Caterina Chinnici (foto) spera nel triplete. La magistrata siciliana, 69 anni, figlia di Rocco Chinnici, consigliere istruttore assassinato dalla mafia nel 1983, punta per la terza volta all’Europarlamento. Le prime due volte era capolista del Pd, ora si presenta come capolista di Forza Italia.
Quali sono i punti di forza che possono convincere gli elettori del collegio Isole a votarla?
"Sono i temi su cui lavoro in Europa da dieci anni. Ovvero giustizia, sicurezza, lotta alla criminalità, tutela dei giovani, delle donne, dei bambini. Mi candido per dare continuità all’impegno avuto finora nel Parlamento europeo. Soprattutto sul fronte della lotta alle mafie e al riciclaggio su cui mi sono occupata a lungo per arrivare a una normativa organica e molto avanzata".
Le mafie sono diventate sempre più un problema europeo.
"Le organizzazioni criminali non sono il problema di un Paese, ma un bubbone transnazionale. Ora questa urgenza si avverte anche al Parlamento europeo, quando arrivai nel 2014 non era così: mi resi conto che occorreva una legislazione organica a livello europeo che armonizzasse quelle dei diversi Stati e fornisse ai magistrati e alle forze di polizia norme che potessero contrastare mafie che operano in diversi paesi. Ci sono ora strumenti avanzati come la direttiva per la confisca, approvata nel marzo scorso, che contiene i miei emendamenti per il riutilizzo dei beni confiscati ai fini sociali e l’aggressione dei patrimoni illeciti costituiti con le criptovalute".
Quali sono le mafie emergenti?
"Europol, con cui io mi interfaccio spesso, ci dice che ci sono in Europa ben 5mila organizzazioni criminali, ognuna con una sua caratteristica. Si va dalle bande dei motociclisti attive in Germania nel traffico di droga e armi alle mafie russe e albanesi. Tutte hanno un orizzonte transnazionale come accade con la ‘ndrangheta che gestisce il traffico di stupefacenti. Tanto denaro poi finisce in attività legali. Per questo non ci si può fermare alla repressione, occorrono strumenti innovativi sul riciclaggio dei capitali illeciti".
Perché ha detto addio al Pd dopo esserne stata capolista?

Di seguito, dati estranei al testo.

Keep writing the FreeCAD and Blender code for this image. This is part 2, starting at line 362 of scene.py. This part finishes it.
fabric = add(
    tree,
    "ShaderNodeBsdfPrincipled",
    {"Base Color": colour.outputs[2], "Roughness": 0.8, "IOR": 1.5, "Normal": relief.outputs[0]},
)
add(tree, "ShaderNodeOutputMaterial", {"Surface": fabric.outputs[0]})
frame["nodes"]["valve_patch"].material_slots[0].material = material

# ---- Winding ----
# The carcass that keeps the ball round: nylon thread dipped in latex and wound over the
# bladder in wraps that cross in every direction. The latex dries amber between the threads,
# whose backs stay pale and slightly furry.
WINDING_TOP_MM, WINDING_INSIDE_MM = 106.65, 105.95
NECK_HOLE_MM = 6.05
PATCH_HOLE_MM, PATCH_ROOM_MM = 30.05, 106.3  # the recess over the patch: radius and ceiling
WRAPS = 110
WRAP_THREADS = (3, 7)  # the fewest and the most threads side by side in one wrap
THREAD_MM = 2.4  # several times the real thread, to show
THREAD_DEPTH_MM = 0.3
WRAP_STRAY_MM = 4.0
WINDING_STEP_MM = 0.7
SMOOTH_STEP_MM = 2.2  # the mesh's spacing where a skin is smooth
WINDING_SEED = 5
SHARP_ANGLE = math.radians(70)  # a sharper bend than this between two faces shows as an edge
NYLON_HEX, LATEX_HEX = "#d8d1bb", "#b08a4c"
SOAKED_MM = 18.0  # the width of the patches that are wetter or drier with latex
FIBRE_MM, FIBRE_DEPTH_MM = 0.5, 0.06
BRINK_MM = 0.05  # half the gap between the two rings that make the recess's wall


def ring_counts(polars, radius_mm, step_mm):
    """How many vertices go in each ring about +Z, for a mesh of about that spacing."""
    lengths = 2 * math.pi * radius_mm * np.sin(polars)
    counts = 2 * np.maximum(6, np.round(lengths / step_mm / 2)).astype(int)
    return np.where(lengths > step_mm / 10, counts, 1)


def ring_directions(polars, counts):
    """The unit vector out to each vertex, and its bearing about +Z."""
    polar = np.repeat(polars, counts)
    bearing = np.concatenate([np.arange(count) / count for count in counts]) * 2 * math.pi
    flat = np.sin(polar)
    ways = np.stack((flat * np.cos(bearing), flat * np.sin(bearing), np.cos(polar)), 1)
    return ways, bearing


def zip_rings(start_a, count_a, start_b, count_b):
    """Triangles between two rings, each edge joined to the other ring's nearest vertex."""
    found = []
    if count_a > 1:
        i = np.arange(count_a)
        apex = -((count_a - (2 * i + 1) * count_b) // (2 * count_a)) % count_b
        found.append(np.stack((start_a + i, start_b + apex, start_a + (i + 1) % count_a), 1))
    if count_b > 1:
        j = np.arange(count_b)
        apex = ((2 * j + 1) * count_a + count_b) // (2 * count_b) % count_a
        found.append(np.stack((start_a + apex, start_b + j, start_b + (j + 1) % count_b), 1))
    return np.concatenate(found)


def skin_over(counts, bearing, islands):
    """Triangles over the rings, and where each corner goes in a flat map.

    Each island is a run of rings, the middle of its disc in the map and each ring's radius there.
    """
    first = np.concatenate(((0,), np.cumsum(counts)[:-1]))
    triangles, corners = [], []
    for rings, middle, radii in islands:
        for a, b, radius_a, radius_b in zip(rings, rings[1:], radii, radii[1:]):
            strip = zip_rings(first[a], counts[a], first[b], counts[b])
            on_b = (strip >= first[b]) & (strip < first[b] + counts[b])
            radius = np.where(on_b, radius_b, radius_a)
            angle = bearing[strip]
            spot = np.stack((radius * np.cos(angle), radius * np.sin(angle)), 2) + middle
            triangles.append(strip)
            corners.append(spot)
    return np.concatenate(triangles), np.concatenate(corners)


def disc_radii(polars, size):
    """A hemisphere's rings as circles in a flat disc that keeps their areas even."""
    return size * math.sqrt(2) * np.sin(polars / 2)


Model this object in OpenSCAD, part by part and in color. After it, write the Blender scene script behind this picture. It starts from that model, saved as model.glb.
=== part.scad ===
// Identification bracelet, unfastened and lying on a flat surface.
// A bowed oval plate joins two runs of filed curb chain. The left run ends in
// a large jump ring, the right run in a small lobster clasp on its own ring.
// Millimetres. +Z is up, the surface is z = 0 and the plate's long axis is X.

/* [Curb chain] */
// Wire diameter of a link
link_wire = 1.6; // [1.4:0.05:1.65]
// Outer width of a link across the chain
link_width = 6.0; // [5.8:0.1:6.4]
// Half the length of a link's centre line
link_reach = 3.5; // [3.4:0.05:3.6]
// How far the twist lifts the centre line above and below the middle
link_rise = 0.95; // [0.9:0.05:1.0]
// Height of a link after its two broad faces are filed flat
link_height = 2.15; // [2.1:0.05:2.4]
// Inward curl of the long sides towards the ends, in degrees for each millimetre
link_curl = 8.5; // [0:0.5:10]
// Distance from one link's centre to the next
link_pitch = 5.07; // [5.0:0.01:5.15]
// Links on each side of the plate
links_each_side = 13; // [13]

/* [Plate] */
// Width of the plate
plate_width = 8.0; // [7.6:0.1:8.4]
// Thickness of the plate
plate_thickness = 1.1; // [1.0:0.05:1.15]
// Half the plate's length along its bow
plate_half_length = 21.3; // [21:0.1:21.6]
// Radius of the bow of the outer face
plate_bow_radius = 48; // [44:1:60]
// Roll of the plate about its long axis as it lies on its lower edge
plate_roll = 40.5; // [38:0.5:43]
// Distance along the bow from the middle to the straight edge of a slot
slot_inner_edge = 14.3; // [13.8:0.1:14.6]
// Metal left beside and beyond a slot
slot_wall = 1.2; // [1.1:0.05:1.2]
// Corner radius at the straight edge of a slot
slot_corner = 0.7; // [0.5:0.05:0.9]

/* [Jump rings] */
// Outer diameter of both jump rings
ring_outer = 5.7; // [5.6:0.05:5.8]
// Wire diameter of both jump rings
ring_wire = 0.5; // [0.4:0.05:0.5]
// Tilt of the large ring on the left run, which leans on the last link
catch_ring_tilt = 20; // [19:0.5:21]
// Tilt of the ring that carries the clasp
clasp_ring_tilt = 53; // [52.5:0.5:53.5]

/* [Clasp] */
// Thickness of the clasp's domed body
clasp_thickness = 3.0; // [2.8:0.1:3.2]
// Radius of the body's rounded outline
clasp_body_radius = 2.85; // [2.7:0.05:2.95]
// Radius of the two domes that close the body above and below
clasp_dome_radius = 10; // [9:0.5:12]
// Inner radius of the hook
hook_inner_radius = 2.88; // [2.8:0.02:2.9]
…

"Non sono mai stata iscritta al Pd, sono una moderata, un tecnico che ha mantenuto una sua autonomia. Ho lavorato con il gruppo del S&D che in questa legislatura si è sempre più spostato su posizioni radicali. Non mi sono sentita più a casa, mi trovavo più in sintonia con i colleghi del PPE".
La Schlein le ha telefonato?
"Con Elly i rapporti sono stati sempre buoni e affettuosi, i problema era politico".
A questo punto Tajani ha avuto gioco facile.
"Sì, con lui c’era un feeling già dal 2014, una stima reciproca e una bella sintonia. Conosceva bene il mio contributo ai provvedimenti legislativi. È stato naturale accettare la candidatura".